Yesterday’s post got me thinking a bit more about culture. So, I figured I’d do another post on it.

Culture comes from the top. I’ve been in companies with phenomenal cultures where I bled the company red and I’ve worked at companies where the culture made me want to vomit.

I’ve been personally successful in developing cultures. I’ve built a few cultures where we were the envy of the organization. To this day we still talk about “the good old days at . . . ” I’ve also made some mistakes and failed at building cultures.

I am passionate about culture and understand what it takes to build them.

It’s simple: LEADERSHIP

Culture starts at the top. I’ve worked with leaders who felt creating and managing a culture was not their job, but the employees. Needless to say none of these leaders are still in their positions — and they shouldn’t be.

If companies with strong cultures outperform companies with shitty cultures then it seems to reason a good culture is key.

It starts with the CEO. He or she owns the development and reinforcement of the culture. If they don’t have the leadership to implement and create a winning culture, they are not fit for the job. Unfortunately, few board of directors hire, fire, have metrics, or implement processes to measure a CEO on their ability to create a winning culture.

I am aware of only one instance where culture was a key metric measured by the board; where the CEO was held accountable for the environment he created for customers and the employees.

In a business world that increasingly looks like the professional sports, with winners and losers changing places every day, culture is increasingly becoming a critical element to winning.

Apple and Google are great examples of where culture is at the heart of success.

A CEO, like a coach, is responsible for creating a winning environment. For me it’s not enough to deliver the numbers by themselves. Numbers with a shitty culture are a house of cards. As soon things get difficult or the river changes direction, the company will be unable to respond.

A CEO’s job is to drive growth and improve shareholder value. I submit this can not be done over the long haul with a shitty culture.

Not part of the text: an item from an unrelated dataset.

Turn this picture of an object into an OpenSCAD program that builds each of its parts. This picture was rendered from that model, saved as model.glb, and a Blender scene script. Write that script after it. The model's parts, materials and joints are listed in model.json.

Culture is too important to the success of companies. Companies with good cultures make better products, have happier employees, and create better shareholder value.
I think more boards should add a culture component to their key metrics. I think they should add “culture development and execution” as part of the hiring process. I think they should create metrics to measure culture. I think they should hold the CEO and the executive team accountable for the culture and in the end if a CEO can’t oversee a good culture. The board should fire them . . . I would.